▸ What to produce: Within the material below, transcribe exactly the lines from the one holding "porcelain_body();" through the one holding "DEG = math.pi / 180", keeping both ends and skipping the rest.
··········
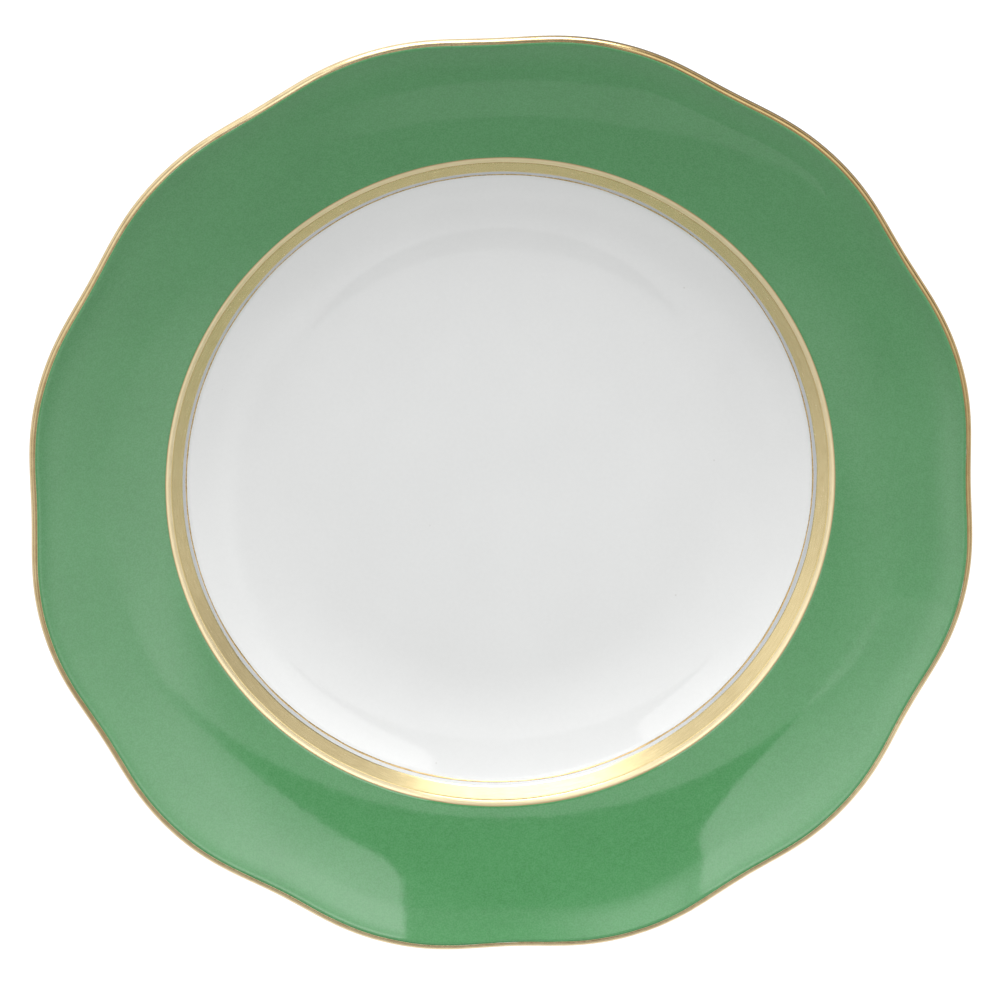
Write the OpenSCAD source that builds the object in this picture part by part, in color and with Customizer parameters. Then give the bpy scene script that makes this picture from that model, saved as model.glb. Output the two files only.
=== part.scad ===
// China dinner plate with a twelve-lobed rim.
// The plate is one potted piece of porcelain; its separate solids are the
// fired layers: biscuit body, glaze, green enamel ground and gold lines.
// Origin: centre of the foot ring, on the surface the plate stands on. +Z up.
// Units: millimetres.

/* [Outline] */
// Mean radius of the green ground's outer edge
rim_r = 131.6; // [131:0.1:132]
// Number of lobes round the rim
lobes = 12; // [8:1:16]
// Rise of a lobe above the mean outline
lobe_h = 1.08; // [0.4:0.02:1.2]
// How much the valleys between lobes are sharpened
lobe_s = 0.11; // [0:0.01:0.12]

/* [Well and rim] */
// Height of the well floor above the table
floor_z = 5.4; // [5:0.1:6]
// Radius of the flat well floor
well_r = 58; // [57:0.25:58.25]
// Radius of the cove that lifts the well towards the verge
cove_r = 66; // [64:0.5:66.5]
// Slope of the verge wall, degrees
wall_a = 39; // [37:1:42]
// Radius at which the verge turns over into the rim
verge_r = 94.3; // [93.7:0.1:94.4]
// Slope of the rim next to the verge, degrees
rim_a = 17; // [15:1:19]
// Curvature radius of the rim
rim_curve = 230; // [210:5:260]
// Radius at which the outer edge starts to turn up
flare_r = 122; // [120:0.5:123]
// Curvature radius of the turned-up edge
flare_curve = 45; // [43:1:65]

/* [Porcelain] */
// Wall thickness at the rounded lip, glaze included
lip_t = 3.1; // [2.8:0.1:3.3]
// Wall thickness at the verge, glaze included
verge_t = 3.8; // [3.6:0.1:4]
// Depth of the recess under the plate
recess = 1.8; // [1.4:0.1:2.2]
// Inner radius of the foot ring's tip
foot_in = 74.8; // [74:0.1:75.4]
// Outer radius of the foot ring's tip
foot_out = 77.4; // [76.8:0.1:78]
// Height at which the glaze stops on the foot ring
bare_h = 1.0; // [0.8:0.1:1.2]

/* [Layers] */
// Thickness of the glaze
glaze_t = 0.25; // [0.2:0.05:0.3]
// Thickness of the green enamel ground
green_t = 0.15; // [0.1:0.05:0.2]
// Thickness of the gold
gold_t = 0.12; // [0.1:0.02:0.16]

/* [Gold lines] */
// Outer radius of the bright verge line, where the green starts
line_out = 94.5; // [94.4:0.05:94.6]
// Radius where the bright line meets the matte band
line_in = 92.8; // [92.6:0.05:93]
// Inner radius of the matte band
band_in = 89.4; // [89.2:0.05:89.6]
// Outer radius of the hairline
hair_out = 88.65; // [88.5:0.05:88.75]
// Inner radius of the hairline
hair_in = 88.2; // [88:0.05:88.3]

/* [Hidden] */
$fn = 180;

fil_r = 3;        // concave fillet between cove and verge wall
roll_r = 2.5;       // convex roll between verge wall and rim
cove_a = 26.2;    // slope where the cove ends
out_r = 136.6;    // blank radius, trimmed back to the lobed outline
na = 144;         // facets round the outline
nl = 6;           // facets round the lip

// unit vectors: along a surface of slope a, and its upward normal
function along(a) = [cos(a), sin(a)];
function up(a) = [-sin(a), cos(a)];

// ---- chain of arcs along the upper surface ------------------------------
c_cove = [well_r, floor_z + cove_r];
p_cove = c_cove - cove_r * up(cove_a);
c_fil = p_cove + fil_r * up(cove_a);
p_fil = c_fil - fil_r * up(wall_a);
wall_l = (verge_r - p_fil.x - roll_r * (sin(wall_a) - sin(rim_a))) / cos(wall_a);
p_wall = p_fil + wall_l * along(wall_a);
c_roll = p_wall - roll_r * up(wall_a);
p_roll = c_roll + roll_r * up(rim_a);
c_rim = p_roll + rim_curve * up(rim_a);
flare_a = asin((flare_r - c_rim.x) / rim_curve);
p_flare = c_rim - rim_curve * up(flare_a);
c_flare = p_flare + flare_curve * up(flare_a);

// height of the finished upper surface at radius r
function arc_z(c, R, r) = c.y - sqrt(R * R - (r - c.x) * (r - c.x));
function top_z(r) =
    r <= well_r ? floor_z :
    r <= p_cove.x ? arc_z(c_cove, cove_r, r) :
    r <= p_fil.x ? arc_z(c_fil, fil_r, r) :
    r <= p_wall.x ? p_fil.y + (r - p_fil.x) * tan(wall_a) :
    r <= p_roll.x ? c_roll.y + sqrt(roll_r * roll_r - (r - c_roll.x) * (r - c_roll.x)) :
    r <= flare_r ? arc_z(c_rim, rim_curve, r) :
    arc_z(c_flare, flare_curve, r);

// slope of the turned-up edge at radius r
function edge_a(r) = asin((r - c_flare.x) / flare_curve);

// stations along the upper surface, from the centre outwards
in_r = [for (i = [1:9]) well_r + (p_cove.x - well_r) * i / 9];
st = concat([0, well_r], in_r, [hair_in, hair_out, band_in, 90.8, line_in,
     (line_in + p_roll.x) / 2, line_out], [98, 103, 108, 113, 118, flare_r],
     [for (i = [1:7]) flare_r + (out_r - flare_r) * i / 7]);
TOP = [for (r = st) [r, top_z(r)]];

// ---- underside, from the outer edge inwards to the foot ring -------------
function rim_t(a) = lip_t + (verge_t - lip_t) * (flare_a - a) / (flare_a - rim_a);
under_edge = [for (i = [7:-1:1]) let (r = flare_r + (out_r - flare_r) * i / 7)
    [r, top_z(r)] - lip_t * up(edge_a(r))];
under_rim = [for (i = [6:-1:0]) let (a = rim_a + (flare_a - rim_a) * i / 6)
    c_rim - (rim_curve + rim_t(a)) * up(a)];
q3 = under_rim[6];
q0 = [foot_out + 3.1, 3.1];
q1 = q0 + 6.5 * along(37);
q2 = q3 - 5 * along(rim_a);
function bez(t) = pow(1 - t, 3) * q0 + 3 * t * pow(1 - t, 2) * q1
    + 3 * t * t * (1 - t) * q2 + t * t * t * q3;
under_foot = [for (i = [6:-1:0]) bez(i / 7)];
foot_side = [[foot_out + 1.7, 1.75], [foot_out + 0.75, 0.45]];
UNDER = concat(under_edge, under_rim, under_foot, foot_side);

// recess inside the foot ring, from the tip to the centre
RECESS = [[foot_in - 0.6, 0.4], [foot_in - 1.3, 1.25], [foot_in - 2.6, recess],
          [0, recess]];

// ---- parallel curves -----------------------------------------------------
function nrm(a, b) = let (d = b - a) [-d.y, d.x] / norm(d);
function mitre(p, i) = let (n = len(p) - 1,
    n1 = i > 0 ? nrm(p[i - 1], p[i]) : nrm(p[0], p[1]),
    n2 = i < n ? nrm(p[i], p[i + 1]) : n1) (n1 + n2) / (1 + n1 * n2);
function para(p, d) = [for (i = [0:len(p) - 1]) p[i] + d * mitre(p, i)];
function rev(p) = [for (i = [len(p) - 1:-1:0]) p[i]];
function pick(p, ra, rb) = [for (i = [0:len(st) - 1]) if (st[i] >= ra - 0.001 && st[i] <= rb + 0.001) p[i]];

// a layer of thickness t on the upper surface between radii ra and rb
module layer(ra, rb, t) {
    rotate_extrude() polygon(concat(pick(TOP, ra, rb), rev(pick(para(TOP, t), ra, rb))));
}

// ---- lobed outline and rounded lip --------------------------------------
function outline(a) = rim_r - lobe_h * cos(lobes * a) - lobe_s * cos(2 * lobes * a);

module lobed_prism() {
    translate([0, 0, -5]) linear_extrude(60)
        polygon([for (i = [0:na - 1]) let (a = 360 * i / na) outline(a) * [cos(a), sin(a)]]);
}

// everything outside a lip of radius q, as one closed ring; the lip's crown
// lies on the outline, and its round meets both faces of the wall tangentially
function tang_r(r) = r - lip_t / 2 * sin(edge_a(r - lip_t / 4));
function lip_pt(r, q, k) = let (a = edge_a(r), c = [r, top_z(r)] - lip_t / 2 * up(a),
    b = 90 + a - 180 * k / nl) c + q * [cos(b), sin(b)];
function lip_sec(t, q) = let (r = tang_r(t), p = [for (k = [0:nl]) lip_pt(r, q, k)],
    d0 = (p[0] - p[1]) / norm(p[0] - p[1]),
    d1 = (p[nl] - p[nl - 1]) / norm(p[nl] - p[nl - 1]))
    concat([p[0] + 3 * d0], p, [p[nl] + 3 * d1, [146, 20], [146, 64]]);
module lip_cutter(q) {
    m = nl + 5;
    pts = [for (i = [0:na - 1]) let (a = 360 * i / na) for (p = lip_sec(outline(a), q))
        [p.x * cos(a), p.x * sin(a), p.y]];
    fcs = [for (i = [0:na - 1]) let (j = (i + 1) % na) for (k = [0:m - 1]) let (l = (k + 1) % m)
        each [[i * m + k, i * m + l, j * m + l], [i * m + k, j * m + l, j * m + k]]];
    polyhedron(points = pts, faces = fcs, convexity = 6);
}

// ---- solids ----------------------------------------------------------------
module body_blank() {
    rotate_extrude() polygon(concat(para(TOP, -glaze_t), para(UNDER, -glaze_t),
        [[foot_out, 0], [foot_in, 0]], RECESS));
}

module body_solid() {
    difference() { body_blank(); lip_cutter(lip_t / 2 - glaze_t); }
}

module porcelain_body() {
    color([0.93, 0.92, 0.89]) body_solid();
}

// glaze over the well, rim, lip and back, down to the bare foot
u_end = len(UNDER) - 1;
bare_p = let (b = UNDER[u_end], a = UNDER[u_end - 1])
    b + (a - b) * (bare_h - b.y) / (a.y - b.y);
module glaze_coat() {
    coat = [for (i = [0:u_end - 1]) UNDER[i]];
    color([0.88, 0.89, 0.90]) difference() {
        rotate_extrude() polygon(concat(TOP, coat,
            [bare_p, [bare_p.x - 1.2, bare_h], [foot_in + 0.6, 3], [0, 3]]));
        lip_cutter(lip_t / 2);
        body_solid();
    }
}

// glaze in the recess, inside the foot ring
module glaze_base() {
    base = [RECESS[0] + (RECESS[1] - RECESS[0]) * (bare_h - RECESS[0].y) / (RECESS[1].y - RECESS[0].y),
            RECESS[1], RECESS[2], [0, recess]];
    low = para(base, glaze_t);
    color([0.88, 0.89, 0.90]) rotate_extrude() polygon(concat(base, [[0, recess - glaze_t]],
        [low[2], low[1]], [[low[0].x, bare_h]]));
}

// the glazed rim as a solid ring from the verge outwards
module glazed_rim() {
    difference() {
        rotate_extrude() polygon(concat(pick(TOP, 90, out_r), under_edge, under_rim));
        lip_cutter(lip_t / 2);
    }
}

// enamel from the verge line up to the crown of the lip
module green_ground() {
    color([0.36, 0.62, 0.42]) intersection() {
        difference() {
            rotate_extrude() polygon(concat(pick(para(TOP, green_t), line_out, out_r),
                under_edge, rev(pick(para(TOP, -1.2), line_out, flare_r))));
            lip_cutter(lip_t / 2 + green_t);
            glazed_rim();
        }
        lobed_prism();
    }
}

// gold from the crown over the outside of the lip
module gold_rim_edge() {
    color([0.80, 0.66, 0.38]) difference() {
        rotate_extrude() polygon(concat(pick(para(TOP, gold_t), flare_r, out_r),
            para(under_edge, gold_t)));
        lip_cutter(lip_t / 2 + gold_t);
        glazed_rim();
        lobed_prism();
    }
}

module gold_verge_line() {
    color([0.84, 0.72, 0.46]) layer(line_in, line_out, gold_t);
}

module gold_verge_band() {
    color([0.73, 0.65, 0.42]) layer(band_in, line_in, gold_t);
}

module gold_well_line() {
    color([0.80, 0.68, 0.42]) layer(hair_in, hair_out, gold_t);
}

porcelain_body();
glaze_coat();
glaze_base();
green_ground();
gold_rim_edge();
gold_verge_line();
gold_verge_band();
gold_well_line();
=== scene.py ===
import math

import bpy
import numpy as np
from mathutils import Matrix, Vector


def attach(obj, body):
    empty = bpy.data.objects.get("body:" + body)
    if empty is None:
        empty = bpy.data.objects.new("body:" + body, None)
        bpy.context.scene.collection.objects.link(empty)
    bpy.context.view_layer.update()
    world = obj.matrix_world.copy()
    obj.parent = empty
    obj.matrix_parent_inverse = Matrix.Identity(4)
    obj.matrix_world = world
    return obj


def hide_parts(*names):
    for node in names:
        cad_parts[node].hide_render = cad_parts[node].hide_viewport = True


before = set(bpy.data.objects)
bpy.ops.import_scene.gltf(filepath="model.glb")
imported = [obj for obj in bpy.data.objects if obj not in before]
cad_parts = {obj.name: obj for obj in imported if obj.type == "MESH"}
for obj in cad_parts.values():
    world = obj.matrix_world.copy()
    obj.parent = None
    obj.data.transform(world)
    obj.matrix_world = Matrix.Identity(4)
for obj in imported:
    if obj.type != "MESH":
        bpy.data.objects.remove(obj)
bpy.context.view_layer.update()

MM = 0.001
DEG = math.pi / 180


# ---------------------------------------------------------------- camera
def rot_z(a):
    return np.array([[math.cos(a), -math.sin(a), 0], [math.sin(a), math.cos(a), 0], [0, 0, 1.0]])


# ------------------------------------------------- section of the plate (mm)
FLOOR_Z, WELL_R, COVE_R, COVE_A = 5.4, 58.0, 66.0, 26.2
WALL_A, VERGE_R, FIL_R, ROLL_R = 39.0, 94.3, 3.0, 2.5
RIM_A, RIM_CURVE, FLARE_R, FLARE_CURVE = 17.0, 230.0, 122.0, 45.0
LIP_T, VERGE_T, RECESS_Z, FOOT_IN, FOOT_OUT, BARE_H = 3.1, 3.8, 1.8, 74.8, 77.4, 1.0
GLAZE_T, GREEN_T, GOLD_T = 0.25, 0.12, 0.07
MEAN_R = 131.4           # mean radius of the crown of the lip
LEAN = math.tan(26 * DEG)


def up(a):
    return np.array([-math.sin(a * DEG), math.cos(a * DEG)])


def along(a):
    return np.array([math.cos(a * DEG), math.sin(a * DEG)])


C_COVE = np.array([WELL_R, FLOOR_Z + COVE_R])
P_COVE = C_COVE - COVE_R * up(COVE_A)
C_FIL = P_COVE + FIL_R * up(COVE_A)
P_FIL = C_FIL - FIL_R * up(WALL_A)
WALL_L = (VERGE_R - P_FIL[0] - ROLL_R * (math.sin(WALL_A * DEG) - math.sin(RIM_A * DEG))) / math.cos(WALL_A * DEG)
P_WALL = P_FIL + WALL_L * along(WALL_A)
C_ROLL = P_WALL - ROLL_R * up(WALL_A)
P_ROLL = C_ROLL + ROLL_R * up(RIM_A)
C_RIM = P_ROLL + RIM_CURVE * up(RIM_A)
FLARE_A = math.degrees(math.asin((FLARE_R - C_RIM[0]) / RIM_CURVE))
P_FLARE = C_RIM - RIM_CURVE * up(FLARE_A)
C_FLARE = P_FLARE + FLARE_CURVE * up(FLARE_A)


def slope(r):
    """Slope of the upper surface in degrees at radius r."""
    if r <= WELL_R:
        return 0.0
    if r <= P_COVE[0]:
        return math.degrees(math.asin((r - C_COVE[0]) / COVE_R))
    if r <= P_FIL[0]:
        return math.degrees(math.asin((r - C_FIL[0]) / FIL_R))
    if r <= P_WALL[0]:
        return WALL_A
    if r <= P_ROLL[0]:
        return math.degrees(math.asin((C_ROLL[0] - r) / ROLL_R))
    if r <= FLARE_R:
        return math.degrees(math.asin((r - C_RIM[0]) / RIM_CURVE))
    return math.degrees(math.asin((r - C_FLARE[0]) / FLARE_CURVE))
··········
▸ Solution to this exercise:
porcelain_body();
glaze_coat();
glaze_base();
green_ground();
gold_rim_edge();
gold_verge_line();
gold_verge_band();
gold_well_line();
=== scene.py ===
import math

import bpy
import numpy as np
from mathutils import Matrix, Vector


def attach(obj, body):
    empty = bpy.data.objects.get("body:" + body)
    if empty is None:
        empty = bpy.data.objects.new("body:" + body, None)
        bpy.context.scene.collection.objects.link(empty)
    bpy.context.view_layer.update()
    world = obj.matrix_world.copy()
    obj.parent = empty
    obj.matrix_parent_inverse = Matrix.Identity(4)
    obj.matrix_world = world
    return obj


def hide_parts(*names):
    for node in names:
        cad_parts[node].hide_render = cad_parts[node].hide_viewport = True


before = set(bpy.data.objects)
bpy.ops.import_scene.gltf(filepath="model.glb")
imported = [obj for obj in bpy.data.objects if obj not in before]
cad_parts = {obj.name: obj for obj in imported if obj.type == "MESH"}
for obj in cad_parts.values():
    world = obj.matrix_world.copy()
    obj.parent = None
    obj.data.transform(world)
    obj.matrix_world = Matrix.Identity(4)
for obj in imported:
    if obj.type != "MESH":
        bpy.data.objects.remove(obj)
bpy.context.view_layer.update()

MM = 0.001
DEG = math.pi / 180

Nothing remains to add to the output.